More than 70 Sudanese refugees who fled the fighting in Blue Nile state for Doro, the largest and oldest refugee camp in South Sudan’s Maban county in Upper Nile state, were reportedly murdered on 24, 25, 26 December 2016.
A missionary described scenes of horror to Radio Dabanga as bodies are unburied and thousands have quit the camp to live in the open.
Idris Redco Aodra, a missionary of the Sudan Interior Church at Doro camp, told Radio Dabanga on Monday that the murders were perpetrated “by the White Army militia, with the participation of members of the regular forces from the Maban local community, including the police, prisons and security, wildlife and fire brigade”.
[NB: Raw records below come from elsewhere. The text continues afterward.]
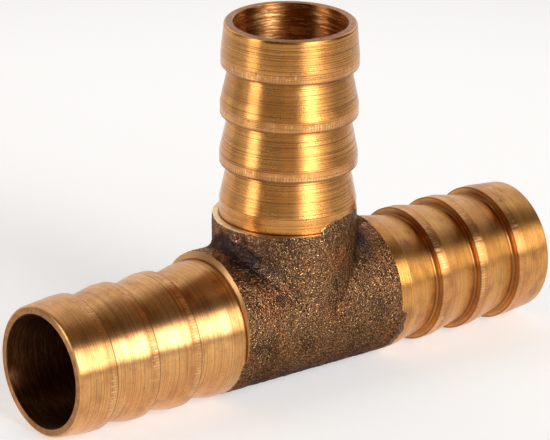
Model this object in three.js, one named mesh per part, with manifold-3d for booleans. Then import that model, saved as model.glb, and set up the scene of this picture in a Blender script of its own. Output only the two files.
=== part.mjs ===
// Brass barbed tee for 16 mm irrigation hose, in millimetres, +Z up.
// A rough as-cast centre carries three turned hose tails: left and right along X, the branch along +Z.
// The origin is under the middle of the fitting, at the height of the lowest barb crests.
import * as THREE from "three";
import { mergeVertices } from "three/addons/utils/BufferGeometryUtils.js";
import Module from "manifold-3d";

const wasm = await Module();
wasm.setup();

// Distance of each open end from the point where the run axis meets the branch axis.
const LEFT_REACH = 36.9;
const RIGHT_REACH = 35.7;
const BRANCH_REACH = 36.5;

// Hose tail, the same on all three sides. Lengths are measured inwards from the open end.
const BORE_RADIUS = 7.0;
const TIP_RADIUS = 8.02;
const CREST_RADIUS = 8.4;
const VALLEY_RADIUS = 7.4;
const COLLAR_RADIUS = 8.34;
const BARB_COUNT = 3;
const FIRST_BARB_LENGTH = 5.3;
const BARB_PITCH = 6.2;
const LAND_LENGTH = 1.4;
const LAST_RAMP_LENGTH = 4.6;
const COLLAR_LENGTH = 2.1;
const EDGE_BREAK = 0.12;
const ROOT_FILLET = 0.25;
const TAIL_LENGTH = FIRST_BARB_LENGTH + (BARB_COUNT - 1) * BARB_PITCH + LAST_RAMP_LENGTH + COLLAR_LENGTH;

// As-cast skin of the centre. It sits a little off the turned axes, as the casting did in the lathe.
const RUN_SKIN_RADIUS = 8.88;
const RUN_SKIN_RISE = 0.52;
const BRANCH_SKIN_RADIUS = 8.86;
const BRANCH_SKIN_SHIFT = -0.46;
const CROTCH_FILLET = 0.9;

// Facet counts.
const ROUND_STEPS = 48;
const FILLET_STEPS = 4;
const ROOT_STEPS = 2;

// Small overlaps that make clean joins and cuts.
const CUT_PAST = 1;
const FILLET_BITE = 0.4;

const turnedBrass = new THREE.MeshStandardMaterial({ color: 0xc8924a, roughness: 0.28, metalness: 1 });
const castBrass = new THREE.MeshStandardMaterial({ color: 0x4a3424, roughness: 0.62, metalness: 0.8 });

// A solid for joining and cutting, from a closed three.js geometry.
function solidFrom(geometry) {
  const bare = geometry.clone();
  bare.deleteAttribute("normal");
  bare.deleteAttribute("uv");
  const merged = mergeVertices(bare);
  const vertProperties = new Float32Array(merged.attributes.position.array);
  const triVerts = new Uint32Array(merged.index.array);
  return new wasm.Manifold(new wasm.Mesh({ numProp: 3, vertProperties, triVerts }));
}

function geometryFrom(solid) {
  const mesh = solid.getMesh();
  const geometry = new THREE.BufferGeometry();
  geometry.setAttribute("position", new THREE.BufferAttribute(mesh.vertProperties, 3));
  geometry.setIndex(new THREE.BufferAttribute(mesh.triVerts, 1));
  geometry.computeVertexNormals();
  return geometry;
}

// Outline of one hose tail as [radius, height above the shoulder] pairs, from the open end to the shoulder.
function tailOutline() {
  const outline = [[TIP_RADIUS - EDGE_BREAK, TAIL_LENGTH]];
  outline.push([TIP_RADIUS, TAIL_LENGTH - EDGE_BREAK]);
  for (let barb = 0; barb < BARB_COUNT; barb += 1) {
    const step = TAIL_LENGTH - FIRST_BARB_LENGTH - barb * BARB_PITCH;
    outline.push([CREST_RADIUS, step + LAND_LENGTH]);
    outline.push([CREST_RADIUS, step + EDGE_BREAK]);
    outline.push([CREST_RADIUS - EDGE_BREAK, step]);
    for (let i = 0; i <= ROOT_STEPS; i += 1) {
      const turn = (i / ROOT_STEPS) * (Math.PI / 2);
      const radius = VALLEY_RADIUS + ROOT_FILLET * (1 - Math.sin(turn));
      outline.push([radius, step - ROOT_FILLET * (1 - Math.cos(turn))]);
    }
  }
  outline.push([COLLAR_RADIUS, COLLAR_LENGTH]);
  outline.push([COLLAR_RADIUS, 0]);
  return outline;
}

// A tail stands on its shoulder at z = 0 and opens upwards.
function tailGeometry() {
  const ring = [[BORE_RADIUS, 0], [BORE_RADIUS, TAIL_LENGTH], ...tailOutline(), [BORE_RADIUS, 0]];
  const profile = ring.map(([radius, height]) => new THREE.Vector2(radius, height)).reverse();
  return new THREE.LatheGeometry(profile, ROUND_STEPS).rotateX(Math.PI / 2);
}

// A round bar from start to end along +Z.
function bar(radius, start, end) {
  const geometry = new THREE.CylinderGeometry(radius, radius, end - start, ROUND_STEPS);
  return geometry.rotateX(Math.PI / 2).translate(0, 0, (start + end) / 2);
}

// The same bar along +X.
function barAlongX(radius, start, end) {
  return bar(radius, start, end).rotateY(Math.PI / 2);
}

// One cross-section of the crotch fillet, at an angle about the branch axis. A ball that rolls round the
// corner touches both skins, and the section is what it leaves between them, plus a bite into the metal.
function filletSection(angle) {
  const branchGap = BRANCH_SKIN_RADIUS + CROTCH_FILLET;
  const runGap = RUN_SKIN_RADIUS + CROTCH_FILLET;
  const side = branchGap * Math.sin(angle);
  const centre = new THREE.Vector3(branchGap * Math.cos(angle), side, Math.sqrt(runGap ** 2 - side ** 2));
  const toBranch = new THREE.Vector3(-centre.x, -centre.y, 0).normalize();
  const toRun = new THREE.Vector3(0, -centre.y, -centre.z).normalize();
  const middle = toBranch.clone().add(toRun).normalize();
  const halfOpening = toBranch.angleTo(toRun) / 2;
  const section = [];
  for (let i = 0; i <= FILLET_STEPS; i += 1) {
    const direction = toBranch.clone().lerp(toRun, i / FILLET_STEPS).normalize();
    section.push(centre.clone().addScaledVector(direction, CROTCH_FILLET));
  }
  section.push(centre.clone().addScaledVector(middle, CROTCH_FILLET / Math.cos(halfOpening) + FILLET_BITE));
  return section;
}

function crotchFilletGeometry() {
  const positions = [];
  const triangles = [];
  const count = FILLET_STEPS + 2;
  for (let turn = 0; turn < ROUND_STEPS; turn += 1) {
    for (const point of filletSection((turn / ROUND_STEPS) * 2 * Math.PI)) {
      positions.push(point.x + BRANCH_SKIN_SHIFT, point.y, point.z + RUN_SKIN_RISE);
    }
    const here = turn * count;
    const next = ((turn + 1) % ROUND_STEPS) * count;
    for (let i = 0; i < count; i += 1) {
      const j = (i + 1) % count;
      triangles.push(here + i, here + j, next + i);
      triangles.push(here + j, next + j, next + i);
    }
  }
  const geometry = new THREE.BufferGeometry();
  geometry.setAttribute("position", new THREE.Float32BufferAttribute(positions, 3));
  geometry.setIndex(triangles);
  geometry.computeVertexNormals();
  return geometry;
}

const LEFT_SHOULDER = TAIL_LENGTH - LEFT_REACH;
const RIGHT_SHOULDER = RIGHT_REACH - TAIL_LENGTH;
const BRANCH_SHOULDER = BRANCH_REACH - TAIL_LENGTH;

// The centre: two crossing skins and their fillet, faced off square where the tails begin, with the T
// passage drilled through. The skins are joined before the passage is cut.
function castBodyGeometry() {
  const runSkin = barAlongX(RUN_SKIN_RADIUS, LEFT_SHOULDER, RIGHT_SHOULDER).translate(0, 0, RUN_SKIN_RISE);
  const branchSkin = bar(BRANCH_SKIN_RADIUS, RUN_SKIN_RISE, BRANCH_SHOULDER).translate(BRANCH_SKIN_SHIFT, 0, 0);
  const runBore = barAlongX(BORE_RADIUS, LEFT_SHOULDER - CUT_PAST, RIGHT_SHOULDER + CUT_PAST);
  const branchBore = bar(BORE_RADIUS, 0, BRANCH_SHOULDER + CUT_PAST);
  const outside = solidFrom(runSkin).add(solidFrom(branchSkin)).add(solidFrom(crotchFilletGeometry()));
  return geometryFrom(outside.subtract(solidFrom(runBore)).subtract(solidFrom(branchBore)));
}

function namedMesh(name, geometry, material) {
  const mesh = new THREE.Mesh(geometry, material);
  mesh.name = name;
  return mesh;
}

function hoseTail(name, shoulder, turnAboutY) {
  const tail = namedMesh(name, tailGeometry(), turnedBrass.clone());
  tail.position.copy(shoulder);
  tail.rotation.y = turnAboutY;
  return tail;
}

const tee = new THREE.Group();
tee.position.set((LEFT_REACH - RIGHT_REACH) / 2, 0, CREST_RADIUS);
tee.add(namedMesh("cast_body", castBodyGeometry(), castBrass));
tee.add(hoseTail("left_hose_tail", new THREE.Vector3(LEFT_SHOULDER, 0, 0), -Math.PI / 2));
tee.add(hoseTail("right_hose_tail", new THREE.Vector3(RIGHT_SHOULDER, 0, 0), Math.PI / 2));
tee.add(hoseTail("branch_hose_tail", new THREE.Vector3(0, 0, BRANCH_SHOULDER), 0));

export default tee;
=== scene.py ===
import math

import bpy
import numpy as np
from mathutils import Matrix, Vector, noise


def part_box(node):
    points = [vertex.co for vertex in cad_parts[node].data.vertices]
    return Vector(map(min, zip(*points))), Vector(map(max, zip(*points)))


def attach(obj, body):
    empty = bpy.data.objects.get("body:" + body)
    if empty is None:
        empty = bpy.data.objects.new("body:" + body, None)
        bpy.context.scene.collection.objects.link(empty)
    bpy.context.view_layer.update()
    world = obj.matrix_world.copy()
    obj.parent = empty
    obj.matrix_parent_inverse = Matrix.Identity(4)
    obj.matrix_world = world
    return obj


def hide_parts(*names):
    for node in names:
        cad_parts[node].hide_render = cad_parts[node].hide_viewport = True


# Looks of a brass hose tee: three lathe-turned barbed tails on a rough as-cast centre.
# The casting is made the way the real one is: a rough blank whose skins stand off centre from the
# machined axes, then faced, chamfered and drilled.
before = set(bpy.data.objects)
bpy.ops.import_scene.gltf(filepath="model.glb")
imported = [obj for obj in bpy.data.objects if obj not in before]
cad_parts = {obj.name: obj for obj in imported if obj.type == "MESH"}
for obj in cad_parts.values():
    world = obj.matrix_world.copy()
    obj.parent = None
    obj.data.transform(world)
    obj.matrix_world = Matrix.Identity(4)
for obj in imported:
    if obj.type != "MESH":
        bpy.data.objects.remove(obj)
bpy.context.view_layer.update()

MM = 0.001
BODY = "root"

# ---------------------------------------------------------------- sizes, in millimetres

BORE_RADIUS = 7.0
TIP_RADIUS = 8.02
VALLEY_RADIUS = 7.4
COLLAR_RADIUS = 8.34
BARB_COUNT = 3
FIRST_BARB_LENGTH = 5.3
BARB_PITCH = 6.2
LAND_LENGTH = 1.4
COLLAR_LENGTH = 2.1
RUN_SKIN_RADIUS = 8.88
RUN_SKIN_RISE = 0.52
BRANCH_SKIN_RADIUS = 8.86
BRANCH_SKIN_SHIFT = -0.46
CROTCH_FILLET = 1.2
RUN_CHAMFER_START = 8.72
BRANCH_CHAMFER_START = 9.05
CHAMFER_SLOPE = 0.52
TOOL_WIDTH = 3
TOOL_CLEARANCE = 0.1
DRILL_OVERRUN = 1
CASTING_SPARE = 0.8

# The burr stands at this angle about the branch, in degrees. It is long along the branch and thin.
BURR_ANGLE = -96
BURR_INSET = 0.12
BURR_HALF_WIDTH = 0.10
BURR_HALF_LENGTH = 0.8

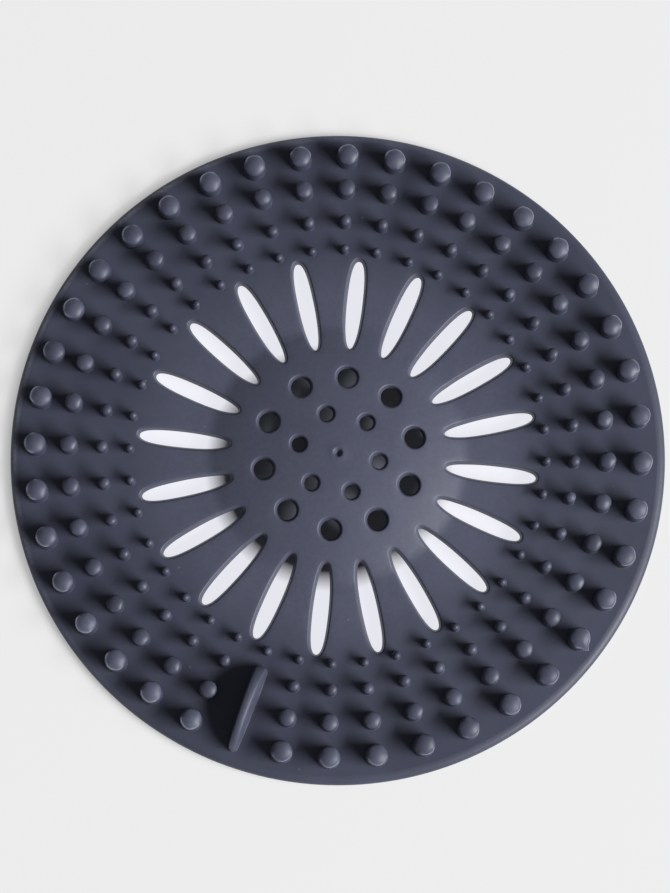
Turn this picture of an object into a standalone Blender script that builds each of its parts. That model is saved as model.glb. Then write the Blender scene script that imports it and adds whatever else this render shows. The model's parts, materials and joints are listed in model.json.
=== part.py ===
"""A round sink strainer of soft rubber, in metres, with +Z up.

The strainer lies on its rim at z = 0, centred on the Z axis. A low dome carries drain holes
round its crown, a ring of slots surrounds them, and four rows of pegs cover the outer band.
A lift tab stands among the pegs on a flexible root, and four suction cups sit underneath.
"""

import math

import bmesh
import bpy
from mathutils import Matrix

# Whole strainer, whose radius is what its hub, slots, rows of pegs and rim add up to
CROWN_HEIGHT = 0.0075
SHEET = 0.0016
GAP = 0.0003
OVERRUN = 0.002
COARSE_STEPS = 40
FINE_STEPS = 80
DOME_STRETCHES = 5
WEB_STRETCHES = 4
BAND_STRETCHES = 1
SHARP_ANGLE = math.radians(35)

# Rim: an upright edge, a rounded strip up to the band's level, and a flat foot
RIM_WALL = 0.00175
RIM_LEVEL_WIDTH = 0.0007
RIM_STRIP_WIDTH = 0.0017
RIM_STRIP_STEPS = 4
RIM_HEIGHT = 0.0026

# Band of pegs: rows counted outwards from the slots
BAND_RISE = 0.0008
PEG_ROW_COUNT = 40
SLOT_TO_INNER_ROW = 0.0016
INNER_TO_THIRD_ROW = 0.0054
THIRD_TO_SECOND_ROW = 0.0065
SECOND_TO_OUTER_ROW = 0.0067
OUTER_PEG_HEIGHT = 0.0051
OUTER_PEG_TIP_RADIUS = 0.0021
OUTER_PEG_ROOT_RADIUS = 0.0022
SECOND_PEG_HEIGHT = 0.0049
SECOND_PEG_TIP_RADIUS = 0.0017
SECOND_PEG_ROOT_RADIUS = 0.0018
THIRD_PEG_HEIGHT = 0.0047
THIRD_PEG_TIP_RADIUS = 0.0011
THIRD_PEG_ROOT_RADIUS = 0.0012
INNER_PEG_HEIGHT = 0.0031
INNER_PEG_TIP_RADIUS = 0.00078
INNER_PEG_ROOT_RADIUS = 0.0009
PEG_DOME_SHARE = 0.35

# Slots between the hub and the band
SLOT_COUNT = 20
SLOT_START_ANGLE = math.radians(84)
SLOT_LENGTH = 0.0180
SLOT_WIDTH = 0.0037
SLOT_WIDEST_SHARE = 0.54
SLOT_FLANK_SHARE = 0.55
SLOT_INNER_NOSE = 0.0008
SLOT_OUTER_NOSE = 0.0012
SLOT_RESOLUTION = 4
RIB_INSET = 0.0015

# Drain holes in the hub: rings counted from the middle outwards
SMALL_HOLE_COUNT = 6
SMALL_HOLE_RADIUS = 0.00165
SMALL_HOLE_RING_RADIUS = 0.0081
SMALL_HOLE_START_ANGLE = math.radians(48)
LARGE_HOLE_COUNT = 10
LARGE_HOLE_RADIUS = 0.0022
SMALL_TO_LARGE_RING = 0.0071
LARGE_RING_TO_SLOT = 0.0064
SLOT_TO_DOME_EDGE = 0.0039
HOLE_SIDES = 12
GATE_PIT_RADIUS = 0.0008
GATE_PIT_SIDES = 8

# Lift tab, in place of one peg of each of the three outer rows
TAB_PLACE = 18
TAB_HEIGHT = 0.0065
TAB_THICKNESS = 0.0018
TAB_ROOT_RADIUS = 0.0012
TAB_OUTER_REACH = 0.0023
TAB_INNER_REACH = 0.0023
TAB_EDGE_SHARE = 0.35
TAB_ARCH_SHARE = 0.6
TAB_EDGE_SEGMENTS = 2
TAB_EDGE_ANGLE = math.radians(50)
TAB_RESOLUTION = 6
TAB_ROOT_SIDES = 16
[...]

He said that “the dead include children, whose bodies are still scattered on the outskirts of the town of Bunj, to the west of the camp. Some of them buried in mass graves and the others were mutilated and thrown into the river.”
Aodra particularly praised the troops of the South Sudan army, which he said “did not participate in those incidents”.
He called on the government of South Sudan and the UN mission to find alternative sites for the four camps for Blue Nile refugees in Maban county “who are living in a real tragedy” in the crossfire between two war zones.
He said that about 15,000 people have fled the camp, and are living rough “in very serious and dire humanitarian situation”.
Aodra said:“The refugees from Blue Nile are leaving all the camps to the liberated territories, despite the lack of food, shelter, medicine and aerial bombardment. Maban has become a graveyard as a result of these incidents.”
He appealed via Radio Dabanga to the humanitarian organisations to immediately intervene to save those who have been displaced and are now out in the open.